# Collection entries
Begin
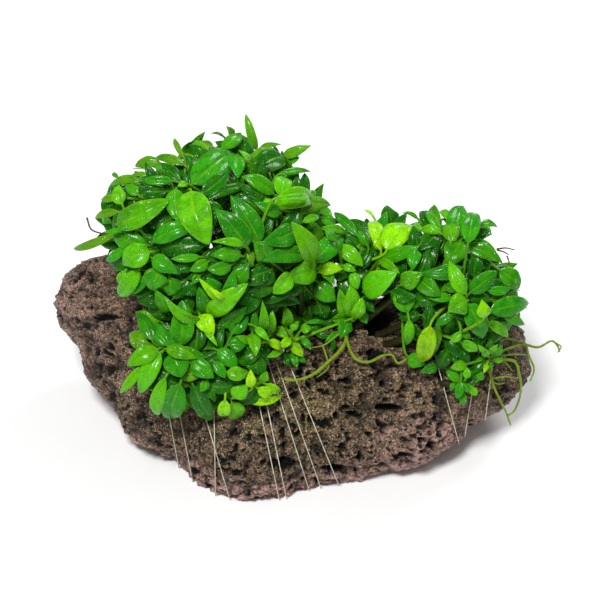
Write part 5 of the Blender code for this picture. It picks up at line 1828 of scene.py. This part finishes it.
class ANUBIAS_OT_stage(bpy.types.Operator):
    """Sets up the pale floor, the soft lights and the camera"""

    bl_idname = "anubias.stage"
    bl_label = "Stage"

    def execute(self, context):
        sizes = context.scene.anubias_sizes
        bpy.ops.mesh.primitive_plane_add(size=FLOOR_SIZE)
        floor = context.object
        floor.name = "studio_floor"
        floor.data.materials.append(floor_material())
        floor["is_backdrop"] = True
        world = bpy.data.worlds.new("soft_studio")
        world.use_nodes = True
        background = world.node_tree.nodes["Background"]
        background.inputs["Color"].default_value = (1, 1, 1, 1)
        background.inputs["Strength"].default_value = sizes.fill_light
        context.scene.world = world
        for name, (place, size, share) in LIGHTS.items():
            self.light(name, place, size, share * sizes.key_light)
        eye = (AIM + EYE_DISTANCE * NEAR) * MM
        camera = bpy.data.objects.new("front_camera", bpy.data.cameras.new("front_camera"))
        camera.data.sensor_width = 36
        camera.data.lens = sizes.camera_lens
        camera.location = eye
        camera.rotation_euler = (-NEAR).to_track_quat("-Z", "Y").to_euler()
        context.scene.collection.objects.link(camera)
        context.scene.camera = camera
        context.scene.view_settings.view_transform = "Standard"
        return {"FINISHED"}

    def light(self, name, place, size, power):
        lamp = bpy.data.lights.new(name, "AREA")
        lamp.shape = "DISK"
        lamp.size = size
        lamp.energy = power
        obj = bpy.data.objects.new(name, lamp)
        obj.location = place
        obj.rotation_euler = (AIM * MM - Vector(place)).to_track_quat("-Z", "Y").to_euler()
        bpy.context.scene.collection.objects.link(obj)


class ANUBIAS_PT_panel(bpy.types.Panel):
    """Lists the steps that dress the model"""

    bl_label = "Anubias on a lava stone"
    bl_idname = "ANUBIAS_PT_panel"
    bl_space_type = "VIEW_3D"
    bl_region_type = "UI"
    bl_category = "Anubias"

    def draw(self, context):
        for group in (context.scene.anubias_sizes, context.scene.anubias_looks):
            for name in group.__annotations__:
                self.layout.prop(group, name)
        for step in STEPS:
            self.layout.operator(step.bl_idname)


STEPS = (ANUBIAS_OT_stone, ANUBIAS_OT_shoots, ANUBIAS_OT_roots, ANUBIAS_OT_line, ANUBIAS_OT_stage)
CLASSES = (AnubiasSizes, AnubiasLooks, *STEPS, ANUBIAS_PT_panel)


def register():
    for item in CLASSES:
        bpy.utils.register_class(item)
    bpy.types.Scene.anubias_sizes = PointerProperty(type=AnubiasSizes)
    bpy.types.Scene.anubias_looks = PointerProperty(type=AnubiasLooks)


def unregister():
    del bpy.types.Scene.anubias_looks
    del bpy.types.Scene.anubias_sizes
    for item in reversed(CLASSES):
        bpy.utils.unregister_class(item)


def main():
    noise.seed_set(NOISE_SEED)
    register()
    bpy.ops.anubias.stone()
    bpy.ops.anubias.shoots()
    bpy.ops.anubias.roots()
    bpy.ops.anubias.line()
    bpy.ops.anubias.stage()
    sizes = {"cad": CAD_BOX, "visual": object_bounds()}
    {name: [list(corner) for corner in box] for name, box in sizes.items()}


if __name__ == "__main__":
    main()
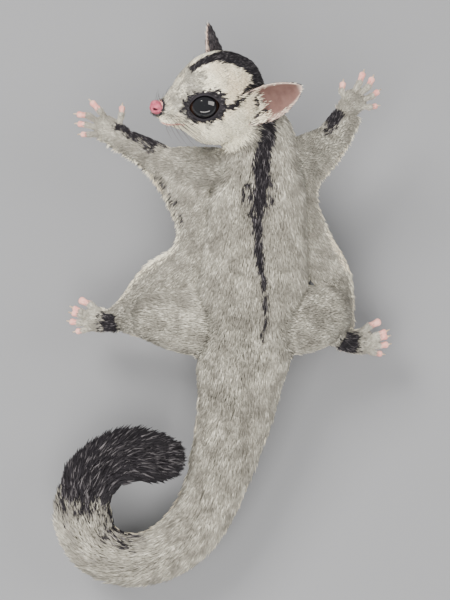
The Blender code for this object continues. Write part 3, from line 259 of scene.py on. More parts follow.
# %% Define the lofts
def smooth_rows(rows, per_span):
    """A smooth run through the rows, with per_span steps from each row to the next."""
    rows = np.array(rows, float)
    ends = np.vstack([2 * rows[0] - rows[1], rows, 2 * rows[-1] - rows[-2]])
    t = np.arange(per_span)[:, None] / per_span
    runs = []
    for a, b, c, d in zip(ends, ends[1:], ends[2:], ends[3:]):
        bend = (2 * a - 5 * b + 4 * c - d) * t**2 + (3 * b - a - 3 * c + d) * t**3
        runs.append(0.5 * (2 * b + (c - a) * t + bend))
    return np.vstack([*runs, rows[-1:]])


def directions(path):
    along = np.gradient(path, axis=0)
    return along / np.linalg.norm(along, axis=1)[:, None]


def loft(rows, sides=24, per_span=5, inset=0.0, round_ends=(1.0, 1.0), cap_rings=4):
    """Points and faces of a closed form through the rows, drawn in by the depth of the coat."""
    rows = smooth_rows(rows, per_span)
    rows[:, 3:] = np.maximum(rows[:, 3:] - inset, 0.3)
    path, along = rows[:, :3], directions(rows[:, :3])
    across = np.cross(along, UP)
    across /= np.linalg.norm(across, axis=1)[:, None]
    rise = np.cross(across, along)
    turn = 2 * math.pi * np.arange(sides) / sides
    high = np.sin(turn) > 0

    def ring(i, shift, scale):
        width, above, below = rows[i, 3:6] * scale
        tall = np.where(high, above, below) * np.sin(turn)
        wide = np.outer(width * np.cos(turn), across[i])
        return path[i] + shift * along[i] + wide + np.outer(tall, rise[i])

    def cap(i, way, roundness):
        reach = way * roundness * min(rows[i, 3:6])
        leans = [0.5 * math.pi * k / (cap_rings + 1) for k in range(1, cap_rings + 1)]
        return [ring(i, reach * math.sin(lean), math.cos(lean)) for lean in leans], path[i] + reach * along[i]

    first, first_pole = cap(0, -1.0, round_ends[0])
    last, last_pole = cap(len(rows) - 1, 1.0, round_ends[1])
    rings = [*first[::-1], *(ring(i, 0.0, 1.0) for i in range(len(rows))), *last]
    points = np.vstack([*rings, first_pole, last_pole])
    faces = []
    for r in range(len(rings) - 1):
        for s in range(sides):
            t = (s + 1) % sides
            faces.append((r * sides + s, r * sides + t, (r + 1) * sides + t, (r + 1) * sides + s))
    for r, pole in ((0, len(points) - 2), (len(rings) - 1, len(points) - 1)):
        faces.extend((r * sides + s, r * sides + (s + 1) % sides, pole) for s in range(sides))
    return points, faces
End
Begin
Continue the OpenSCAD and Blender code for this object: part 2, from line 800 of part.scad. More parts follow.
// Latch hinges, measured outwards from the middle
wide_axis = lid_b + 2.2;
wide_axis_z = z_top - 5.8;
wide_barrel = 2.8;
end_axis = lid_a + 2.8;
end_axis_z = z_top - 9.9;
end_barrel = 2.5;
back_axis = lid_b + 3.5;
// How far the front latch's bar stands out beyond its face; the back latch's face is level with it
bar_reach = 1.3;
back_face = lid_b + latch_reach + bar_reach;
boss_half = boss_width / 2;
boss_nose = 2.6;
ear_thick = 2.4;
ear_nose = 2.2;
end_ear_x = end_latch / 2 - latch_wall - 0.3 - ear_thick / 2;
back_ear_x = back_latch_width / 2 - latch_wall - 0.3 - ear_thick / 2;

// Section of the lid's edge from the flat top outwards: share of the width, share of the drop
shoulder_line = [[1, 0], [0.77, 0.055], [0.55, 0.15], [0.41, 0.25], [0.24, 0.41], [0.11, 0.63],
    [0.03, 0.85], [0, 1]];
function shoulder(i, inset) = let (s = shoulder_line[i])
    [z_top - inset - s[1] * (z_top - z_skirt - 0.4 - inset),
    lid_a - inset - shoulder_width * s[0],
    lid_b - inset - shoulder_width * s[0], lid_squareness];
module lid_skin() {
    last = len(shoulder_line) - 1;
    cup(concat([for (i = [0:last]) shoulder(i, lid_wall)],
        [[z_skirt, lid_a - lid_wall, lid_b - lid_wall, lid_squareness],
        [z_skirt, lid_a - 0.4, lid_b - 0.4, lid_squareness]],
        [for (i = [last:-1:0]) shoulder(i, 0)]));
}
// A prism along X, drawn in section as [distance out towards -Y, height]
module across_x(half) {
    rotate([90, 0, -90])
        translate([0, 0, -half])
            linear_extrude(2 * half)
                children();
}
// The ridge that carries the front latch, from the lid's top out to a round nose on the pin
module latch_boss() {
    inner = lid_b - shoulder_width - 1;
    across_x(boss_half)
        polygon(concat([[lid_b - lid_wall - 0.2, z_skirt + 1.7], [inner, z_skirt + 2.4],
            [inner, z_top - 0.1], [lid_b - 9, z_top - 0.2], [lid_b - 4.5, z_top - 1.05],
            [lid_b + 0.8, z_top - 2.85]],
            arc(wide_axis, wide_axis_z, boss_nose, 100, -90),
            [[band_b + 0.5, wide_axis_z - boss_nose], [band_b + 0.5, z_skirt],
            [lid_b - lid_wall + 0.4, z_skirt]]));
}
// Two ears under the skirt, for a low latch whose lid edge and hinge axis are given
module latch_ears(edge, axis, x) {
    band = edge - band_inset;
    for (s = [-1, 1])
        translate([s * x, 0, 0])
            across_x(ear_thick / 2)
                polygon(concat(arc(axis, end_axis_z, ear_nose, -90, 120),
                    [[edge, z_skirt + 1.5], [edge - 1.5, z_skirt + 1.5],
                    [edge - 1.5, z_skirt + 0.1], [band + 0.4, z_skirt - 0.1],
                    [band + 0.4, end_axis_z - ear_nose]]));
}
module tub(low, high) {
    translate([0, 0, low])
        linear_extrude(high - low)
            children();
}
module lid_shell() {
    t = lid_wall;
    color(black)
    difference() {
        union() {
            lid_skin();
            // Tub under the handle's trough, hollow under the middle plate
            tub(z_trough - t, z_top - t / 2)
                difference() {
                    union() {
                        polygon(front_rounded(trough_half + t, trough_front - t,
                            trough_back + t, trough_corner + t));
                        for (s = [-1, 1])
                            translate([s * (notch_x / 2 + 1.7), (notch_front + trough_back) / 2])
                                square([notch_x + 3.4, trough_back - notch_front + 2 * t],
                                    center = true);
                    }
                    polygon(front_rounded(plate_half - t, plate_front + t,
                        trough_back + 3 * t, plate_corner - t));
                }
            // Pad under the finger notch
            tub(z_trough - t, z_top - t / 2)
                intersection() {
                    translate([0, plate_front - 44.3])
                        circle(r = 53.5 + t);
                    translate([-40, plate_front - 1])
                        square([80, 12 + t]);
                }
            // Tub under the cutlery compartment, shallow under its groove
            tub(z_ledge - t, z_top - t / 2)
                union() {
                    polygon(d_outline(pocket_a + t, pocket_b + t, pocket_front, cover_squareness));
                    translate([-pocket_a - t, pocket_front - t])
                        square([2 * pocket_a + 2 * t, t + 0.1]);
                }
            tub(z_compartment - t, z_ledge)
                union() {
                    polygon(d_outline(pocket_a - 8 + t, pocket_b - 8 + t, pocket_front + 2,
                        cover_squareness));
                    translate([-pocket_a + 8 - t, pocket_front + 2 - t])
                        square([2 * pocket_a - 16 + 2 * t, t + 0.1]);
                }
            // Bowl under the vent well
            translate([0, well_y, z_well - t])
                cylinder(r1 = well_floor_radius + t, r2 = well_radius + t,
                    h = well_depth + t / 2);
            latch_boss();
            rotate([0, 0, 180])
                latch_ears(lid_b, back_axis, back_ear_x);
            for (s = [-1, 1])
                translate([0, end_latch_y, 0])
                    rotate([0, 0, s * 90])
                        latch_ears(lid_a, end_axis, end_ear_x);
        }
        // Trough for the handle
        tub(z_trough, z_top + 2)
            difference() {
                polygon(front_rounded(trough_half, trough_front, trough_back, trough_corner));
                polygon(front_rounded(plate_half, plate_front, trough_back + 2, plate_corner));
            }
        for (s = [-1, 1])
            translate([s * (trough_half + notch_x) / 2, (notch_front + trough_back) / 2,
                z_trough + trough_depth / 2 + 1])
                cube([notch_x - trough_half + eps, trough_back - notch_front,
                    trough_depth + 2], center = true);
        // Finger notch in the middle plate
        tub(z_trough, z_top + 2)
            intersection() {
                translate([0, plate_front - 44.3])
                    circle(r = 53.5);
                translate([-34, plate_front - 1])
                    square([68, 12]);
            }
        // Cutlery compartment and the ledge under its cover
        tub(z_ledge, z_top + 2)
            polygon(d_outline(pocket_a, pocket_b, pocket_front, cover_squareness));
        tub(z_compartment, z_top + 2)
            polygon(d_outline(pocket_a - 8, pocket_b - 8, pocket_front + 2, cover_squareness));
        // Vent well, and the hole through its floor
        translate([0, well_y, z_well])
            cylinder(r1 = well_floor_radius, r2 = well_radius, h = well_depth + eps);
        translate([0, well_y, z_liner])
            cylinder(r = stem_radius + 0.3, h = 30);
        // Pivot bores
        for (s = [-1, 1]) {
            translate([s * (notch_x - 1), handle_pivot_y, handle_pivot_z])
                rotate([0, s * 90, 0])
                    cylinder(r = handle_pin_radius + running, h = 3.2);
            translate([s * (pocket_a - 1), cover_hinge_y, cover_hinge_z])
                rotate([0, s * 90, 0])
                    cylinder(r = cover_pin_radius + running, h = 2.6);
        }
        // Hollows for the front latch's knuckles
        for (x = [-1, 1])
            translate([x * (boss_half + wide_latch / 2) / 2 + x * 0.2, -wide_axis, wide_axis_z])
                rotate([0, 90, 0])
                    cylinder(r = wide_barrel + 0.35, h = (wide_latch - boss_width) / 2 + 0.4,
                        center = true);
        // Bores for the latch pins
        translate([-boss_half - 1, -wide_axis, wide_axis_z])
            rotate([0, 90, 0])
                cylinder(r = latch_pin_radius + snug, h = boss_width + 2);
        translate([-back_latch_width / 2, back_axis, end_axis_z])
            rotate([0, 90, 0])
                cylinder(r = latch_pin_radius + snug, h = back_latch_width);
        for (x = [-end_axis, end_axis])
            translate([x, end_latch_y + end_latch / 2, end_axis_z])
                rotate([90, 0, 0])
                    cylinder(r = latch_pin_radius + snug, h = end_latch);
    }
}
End
# Task
Beginning with the line that contains "The Blender code for this object" and ending with the line that contains "return along /", repeat exactly those lines and no others.

# Task result
The Blender code for this object continues. Write part 3, from line 259 of scene.py on. More parts follow.
# %% Define the lofts
def smooth_rows(rows, per_span):
    """A smooth run through the rows, with per_span steps from each row to the next."""
    rows = np.array(rows, float)
    ends = np.vstack([2 * rows[0] - rows[1], rows, 2 * rows[-1] - rows[-2]])
    t = np.arange(per_span)[:, None] / per_span
    runs = []
    for a, b, c, d in zip(ends, ends[1:], ends[2:], ends[3:]):
        bend = (2 * a - 5 * b + 4 * c - d) * t**2 + (3 * b - a - 3 * c + d) * t**3
        runs.append(0.5 * (2 * b + (c - a) * t + bend))
    return np.vstack([*runs, rows[-1:]])


def directions(path):
    along = np.gradient(path, axis=0)
    return along / np.linalg.norm(along, axis=1)[:, None]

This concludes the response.